Eventually, our conversations were halted by Rabbi Aouizerat’s request that everyone in the room present for the first time introduce him or herself. ‘I am Karen, and I am from Toronto,’ I said. The next woman, from Marseilles, introduced herself in French. The next two men, Israelis, introduced themselves in Hebrew. And so on.
At the end, Rabbi Aouizerat led us into song: Hinei matov u’manyium/shevet achim gam yachad. Behold how good and how pleasing/when siblings sit together in unity.
Shanghai turned out to be an incredible place to visit –for me, and later, for my husband and kids, who met me there. Strangers showered my children with affection and treated them like celebrities and handed them swords so they could practice Tai Chi. I drank matcha red bean paste lattes, and ate lychee-flavoured treats, and dined in a Montreal deli covered in ice hockey jerseys. We went to the old city and Sun Yat-Sen’s house and the Tianzifang Art Center. We boated on a canal in Qibao. We saw the second and seventh tallest buildings in the world (at the time). We did the traditional Jewish sites: the old synagogue, Ohel Rachel, and the Shanghai Jewish Refugees Museum. We made sweets at a candy lab.
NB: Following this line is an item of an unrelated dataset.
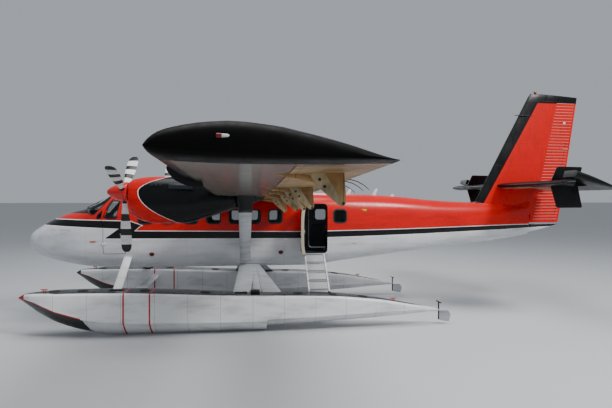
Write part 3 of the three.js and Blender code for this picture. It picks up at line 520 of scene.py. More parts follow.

Shanghai really did turn out to be the height of cosmopolitanism, with a bit of everything, including three Chabads.
Yet for me, in some way, what went on within the in-town Chabad House was even more amazing than the city that contained it: it seemed to me to be the picture of rooted cosmopolitanism, a place where citizens of the world walk in and discover people with whom they share a culture, a religion, a history—where brothers and sisters sit together. Hinei matov u’manyium/shevet achim gam yachad. And how good and pleasing it was, thousands of miles from both the home I was coming from and the home I was going to, and yet home, eating Jewish comfort foods and sitting with brothers and sisters I never knew.